Citigroup Quarterly Profit Falls, But Beats Forecasts

Citigroup , the nation's largest bank, said Friday its fourth quarter profit fell from a year earlier when earnings were boosted by a gain from the sale of a business. But the latest results beat analysts' forecasts, thanks to strength in corporate and investment banking.

The New York-based financial giant, with $1.88 trillion in assets, said it earned $5.13 billion, or $1.03 a share, in the fourth quarter, down from $6.93 billion, or $1.37 a share, a year earlier. The year-earlier figure included a $2 billion gain on the sale of an asset management business; excluding the gain, earnings in the fourth quarter of 2005 were 98 cents a share.

The latest quarter's results included $415 million in charges stemming from previously announced cutbacks in the bank's consumer-finance operations in Japan.

Quarterly revenue rose 3% to a record $23.83 billion, up from $20.78 billion in the same period in 2005.

Analysts surveyed by Thomson Financial had projected earnings of $1.00 a share
on revenue of $22.45 billion.

The bank also announced that the board approved a 10% increase to the quarterly dividend on the company's common stock to 54 cents per share from 49 cents per share, payable on Feb. 23 to stockholders of record Feb. 5.

Charles Prince, chairman and chief executive, said in a statement that results reflected "double-digit revenue growth in our corporate and investment banking, wealth management and alternative investment businesses."

He noted "positive trends" in U.S. consumer operations, offset in part by the problems in the Japanese finance arena, where new legislation limiting lending rates and terms prompted Citigroup to cut back operations. Citigroup opened nearly 1,200 bank branches and consumer finance offices worldwide last year, the report said.

For 2007, Prince said, the bank's priorities include growing businesses while "focusing sharply on expense management and remaining highly disciplined in credit management."

Analysts and investors have criticized the bank for expenses that have been rising faster than revenue.

"The key in 2007 is to have the top line keep growing similar to what it has, but to have the expense base if not contract, at least slow its growth trajectory so they can deliver the bottom-line results," Jeff Harte, a banking analyst with Sandler O'Neill, told CNBC.

Prince in December appointed Robert Druskin, who chairs Citigroup's corporate and investment banking division, to review the bank's expense base. Prince said last month he expects the review to be completed by the end of the January-March quarter.

The latest earnings report indicated that operating expenses were up 23% in the fourth quarter.

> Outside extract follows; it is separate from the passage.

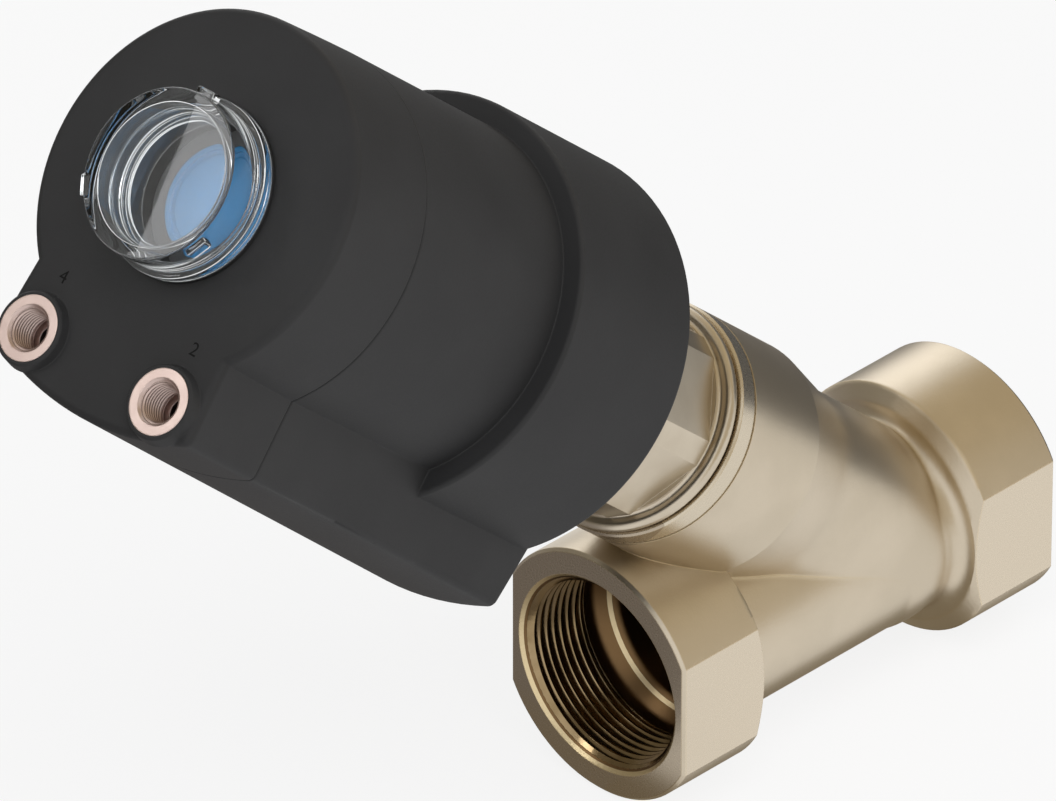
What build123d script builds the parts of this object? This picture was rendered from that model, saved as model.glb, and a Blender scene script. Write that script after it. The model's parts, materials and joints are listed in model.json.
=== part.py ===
from build123d import *
import os
from math import cos, radians, sin, sqrt, tan, pi

# Angle seat valve with a pneumatic piston actuator, in millimetres.
# The pipe runs along X with its front port at x = 0, and Z is up.
# The stem leans back over the front port. Stem parts are drawn upright, with z as the
# height above the crossing of the two centre lines, and are then laid on the stem.

# Pipe
face_to_face = 120.0
stem_from_front = 83.5
stem_angle = 42.0
hub_radius = 31.0
hub_across_flats = 55.0
hub_length = 23.5
hub_mouth_bevel = 0.8
hub_back_length = 2.4
hub_back_radius = 27.2
hub_back_fillet = 3.4
passage_radius = 20.0
pipe_wall = 3.2
thread_bore_radius = 23.5
thread_length = 18.5
mouth_radius = 24.8
relief_radius = 23.9
relief_length = 2.6
relief_taper = 1.2

# Neck of the casting
bulb_wall = 3.4
chamber_radius = 20.4
neck_radius = 27.9
neck_low = 63.0
neck_top = 96.2
bulb_blend_low = 43.0
bulb_blend_radius = 30.0
groove_below_mouth = 5.3
groove_width = 0.6
groove_depth = 0.4
neck_bore_radius = 24.0
neck_shoulder = 72.0
neck_shoulder_radius = 21.2
neck_mouth_bevel = 0.5

# Seat
seat_height = 10.0
seat_web = 3.5
seat_lip_height = 1.5
seat_lip_width = 2.0
orifice_radius = 17.5

# Stem
spindle_radius = 6.0
stud_radius = 5.0
pin_radius = 3.0
stud_beyond_nut = 2.0
stud_bevel = 1.0
plug_height = 17.0
plug_radius = 19.6
plug_rim = 6.0
plug_boss_radius = 10.0
plug_cone_radius = 14.0
plug_cone_low = 2.0
plug_cone_high = 6.0
plug_seal_thickness = 3.0
plug_seal_radius = 18.9
plug_seal_show = 0.8
plug_washer_thickness = 2.5
plug_washer_radius = 13.0
plug_nut_height = 6.0
nut_cone_reach = 1.0
plug_nut_across = 17.0

# Bonnet
bonnet_gap = 0.5
bonnet_flange_radius = 27.2
bonnet_flange = 4.2
bonnet_bead = 1.6
bonnet_bead_rounding = 1.52
bonnet_under_rounding = 0.96
bonnet_cove_rounding = 0.9
bonnet_cone_inset = 2.0
bonnet_shank_bevel = 1.0
bonnet_hex_across = 45.5
bonnet_hex_narrow = 6.0
bonnet_hex_height = 19.0
bonnet_hex_bevel = 1.0
bonnet_cone = 5.0
bonnet_tube_radius = 17.0
bonnet_spigot_radius = 13.5
packing_bore_radius = 11.5
gasket_thickness = 1.2
guide_bush_length = 10.0
guide_bush_radius = 9.0
wiper_length = 2.2
wiper_lip = 0.6
packing_support_length = 3.0
packing_ring_length = 3.0
packing_ring_count = 4
packing_lip = 1.2
thrust_ring_length = 3.0
gland_length = 10.0
gland_slot = 2.5
upper_bush_length = 10.0
upper_bush_recess = 1.0
spindle_seal_length = 4.0
bearing_wall = 2.0
retainer_thickness = 1.5
retainer_from_top = 2.8
retainer_bite = 0.9
retainer_out = 3.0
retainer_gap = 4.0

# Actuator
actuator_low = 149.3
lower_ring_length = 45.7
housing_length = 101.2
cover_height = 27.0
lower_ring_radius = 47.1
upper_radius = 42.0
cover_face_radius = 41.3
cover_crown = 0.08
face_fillet = 1.8
skirt_depth = 5.0
skirt_wall = 4.0
skirt_draft = 1.0
floor_thickness = 6.0
boss_radius = 22.0
boss_drop = 3.0
piston_bore_radius = 43.0
piston_bore_end = 4.0
piston_bore_slope = 2.0
upper_bore_radius = 38.5
step_rounding = 1.0
lower_edge_fillet = 1.5
parting_groove = 0.35
skirt_rib_count = 12
skirt_rib_width = 2.0
skirt_rib_height = 3.5

# Air channel under the actuator
channel_half_width = 29.4
channel_flare = 1.0
channel_corner_front = 48.3
channel_depth_front = 54.3
channel_corner_back = 50.6
channel_depth_back = 57.3
channel_end_slant = 3.0
channel_slant_start = 35.3
channel_edge_fillet = 2.2
air_hole_radius = 2.2

# Ports
port_side = 20.2
port_drop = 43.0
port_boss_radius = 8.5
port_boss_draft = 0.7
port_boss_height = 2.6
port_boss_edge = 0.4
port_boss_root = 0.8
port_boss_below = 6.0
insert_radius = 7.6
insert_length = 13.0
insert_bore_radius = 4.8
insert_thread_length = 8.5
insert_mouth_radius = 5.4
insert_groove_depth = 0.5
insert_throat_radius = 3.0
port_seal_thickness = 1.6

# Cover
cover_wall = 3.4
cover_top_wall = 5.0
cover_corner = 2.0
cover_spigot_length = 7.0
cover_seal_radius = 1.3
well_radius = 17.7
well_wall = 3.0
well_depth = 15.5
well_floor_thickness = 4.0

# Piston
piston_clearance = 0.8
piston_gap = 0.7
piston_height = 11.0
piston_rim = 4.0
piston_web = 4.0
piston_draft = 1.0
piston_hub_radius = 13.0
piston_hub_height = 14.0
piston_rib_count = 8
piston_rib_width = 2.5
piston_land = 1.2
piston_seal_height = 3.6
piston_seal_depth = 3.0
guide_ring_height = 2.5
guide_ring_depth = 1.6
piston_nut_height = 7.0
piston_nut_across = 16.0

# Spring
spring_radius = 30.5
spring_wire_radius = 2.3
spring_turns = 5.0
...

Like other banks reporting this week, Citigroup faced some deterioration in credit quality. It raised provisions for losses to $2.3 billion in the fourth quarter from $2.1 billion in the third period.

For the full year, profits totaled $21.54 billion, or $4.31 a share, down 12% from $24.6 billion, or $4.75 a share in 2005. Revenue was $89.6 billion for 2006, up from $83.6 billion in 2005.

"From a strategic standpoint, (Prince is) doing the right things," Harte told CNBC. "But judgment day is approaching. As we look at 2007, it's going to be time to start delivering bottom-line growth on some of the intiatives that he has put in place. I'm pretty optimistic they'll be able to deliver and we will see a pretty good 2007."